Edgewater Environmental Coalition (EEC) — a nonprofit organization focused on action, advocacy and education for environmental stewardship — has a Shoreline Protection Program aimed at restoring the natural ecosystems of the lakeshore using nature-based solutions. The organization has used successful strategies of green infrastructure like building dunes, planting native plants and removing invasive ones to mitigate erosion. EEC, in conjunction with the Loyola University Student Environmentalist Alliance, has planted 300 native grasses and 1,500 marram grass stolons that act as anchors that strengthen dunes across the shore.

A dune at Kathy Osterman Beach with naturally growing and EEC-planted Marram Grass. (Astry Rodriguez)
The three acres of native dune habitat at Kathy Osterman Beach. (Astry Rodriguez) 

Natural solutions can often be more cost effective, visually in tune with the natural landscape and equally as durable as traditional gray infrastructure like the concrete ground and walls that make up most of the Chicago shoreline, according to EEC Advisory Board member John Laswick. He said the main goal of the organization is to reestablish dunes, which are nature’s original protection system.

“What we do is go out every last Sunday of the month in the summertime and pull out invasive plants, pick up trash, plant new grasses to extend the dune plantings because if you don’t have the sand anchored with grasses and trees, then it’s just gonna blow away or wash away,” Laswick said.

While the organization focuses on dunes and native plants, they also promote other natural resources to combat erosion.

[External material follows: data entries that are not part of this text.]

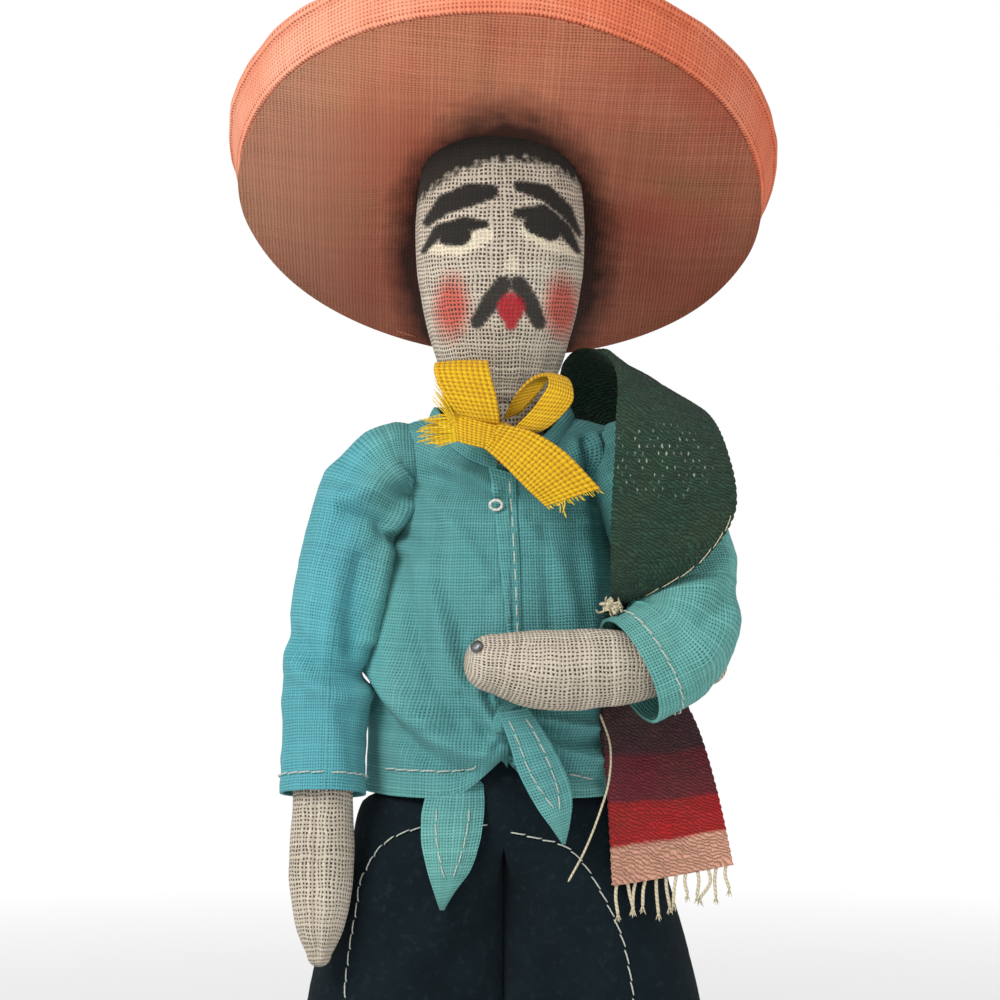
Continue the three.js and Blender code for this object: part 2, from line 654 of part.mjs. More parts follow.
// Collar: a band round the neckline, level behind and dipping to the throat, open at the placket
function neckline(turn, radius, rise) {
  const front = Math.max(0, Math.cos(turn)) ** 2;
  return v(
    TRUNK_X / 2 + radius * Math.sin(turn), COLLAR_SET - COLLAR_DEPTH * radius * Math.cos(turn),
    neckZ + COLLAR_RISE - COLLAR_DIP * front + rise,
  );
}
function collarBand(grow) {
  const opening = Math.asin(COLLAR_OPENING / COLLAR_RADIUS) - grow / COLLAR_RADIUS;
  const rows = [];
  const count = 22;
  for (let i = 0; i <= count; i += 1) {
    const turn = opening + ((2 * Math.PI - 2 * opening) * i) / count;
    const half = COLLAR_HEIGHT / 2 + grow;
    rows.push([neckline(turn, COLLAR_RADIUS + 0.3, -half), neckline(turn, COLLAR_RADIUS, 0),
      neckline(turn, COLLAR_RADIUS - 0.5, half)]);
  }
  return cloth(rows, COLLAR_THICKNESS + 2 * grow, 1, 2);
}
function necklineRoom() {
  const turns = Array.from({ length: 24 }, (_, i) => (2 * Math.PI * i) / 24);
  const ring = (rise) => turns.map((turn) => neckline(turn, COLLAR_RADIUS, rise));
  return loft([ring(-0.6), ring(12)]);
}
add('shirt_collar', cut(collarBand(0), trunkForm(GAP)), shirtCloth);

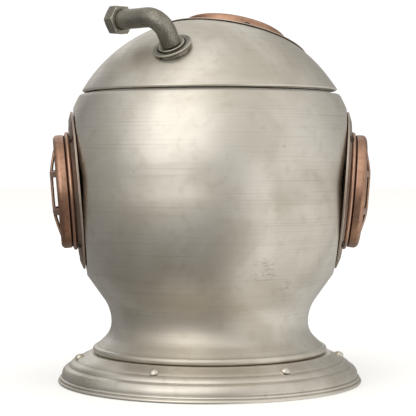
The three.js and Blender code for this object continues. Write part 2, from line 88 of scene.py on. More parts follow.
COLLAR_OUTER = 78.0
COLLAR_FOOT = 168.0
COLLAR_WALL = 1.8
LIP_INNER = 72.4
LIP_TOP = 178.0
LINER_FLANGE = 75.2
LINER_MOUTH = 71.6
LINER_WALL = 2.0
LINER_RIM = 1.7
LINER_FLOOR = 66.0
LINER_CORNER = 12.0
LINER_CORNER_CIRCLE = 54.0
LINER_FLAT = 52.0
SPIGOT_RADIUS = 68.2
SPIGOT_WALL = 2.6
SPIGOT_DEPTH = 9.0
RING_FLANGE = 75.6
RING_THICKNESS = 1.6
RING_STEP_OUTER = 74.4
RING_STEP_INNER = 72.4
RING_STEP_HEIGHT = 3.4
LID_EDGE = 180.2
LID_TURN = -38.0
LID_TILT = 0.6
LID_TILT_DEPTH = 7.0

SIDE_AZIMUTH = 94.0
SIDE_TILT = 4.6
SIDE_SEAT = 81.0
SIDE_HEIGHT = 119.3
TOP_POLAR = 18.0
TOP_SEAT = 78.8

SIDE_WINDOW = dict(
    collar_radius=48.8, collar_edge=1.5, hub_radius=38.6, hub_height=3.8, collar_bore=26.5,
    bead_radius=36.6, bead_height=2.6, bezel_radius=35.1, bezel_top=14.0, bezel_bore=31.4,
    edge_round=3.0, pane=2.4, guard_ring=2.6, guard_foot=12.0, guard_top=17.6,
    bar_offset=11.4, bar_width=4.2, bar_thickness=1.9, screw_circle=44.9, screw_radius=2.2,
)
TOP_WINDOW = dict(
    collar_radius=48.4, collar_edge=0.9, hub_radius=37.2, hub_height=2.5, collar_bore=26.5,
    bead_radius=35.2, bead_height=1.5, bezel_radius=33.6, bezel_top=10.8, bezel_bore=29.8,
    edge_round=2.2, pane=1.8, guard_ring=2.2, guard_foot=8.6, guard_top=13.6,
    bar_offset=10.8, bar_width=3.9, bar_thickness=1.7, screw_circle=44.6, screw_radius=2.0,
)

KNEE_RUN = 0.5
KNEE_RISE = 0.82
COLLAR_CHAMFER = 4.0
COLLAR_LIP = 0.5
SCREW_CROWN = 0.75

ELBOW_POLAR = 40.8
ELBOW_AZIMUTH = 104.8
ELBOW_LEAN_POLAR = 35.4
ELBOW_LEAN_AZIMUTH = 93.9
FLANGE_RADIUS = 12.2
FLANGE_TOP = 1.7
FLANGE_DISC = 1.3
FLANGE_DEPTH = 4.0
PLINTH_INSET = 1.2
BOSS_RADIUS = 7.8
BOSS_HEIGHT = 2.4
PIPE_RADIUS = 5.9
PIPE_AXIS_HEIGHT = 221.5
PIPE_HEADING = -9.0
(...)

Natural Solutions to Erosion

  1. Beach nourishment and restoration: Replenishing eroded beaches with sediment like sand to protect against wave energy.
  2. Dune restoration and protection: Stabilizing dunes with plants and shrubs to help them last longer and protect the land against erosion.
  3. Natural shorelines: Adding vegetation, oyster reefs and aquatic vegetation to trap sediment and diminish wave energy effects.
  4. Green infrastructure: Adding green infrastructure in urban areas to manage stormwater runoff, like permeable pavement to retain and filter stormwater.
  5. Coastal vegetation management: Adding and preserving native grasses, shrubs, and trees to anchor sediment.
  6. Integrated Coastal Zone Management: Using an integrated approach to coastal management by understanding the interaction of land, water and human activities. 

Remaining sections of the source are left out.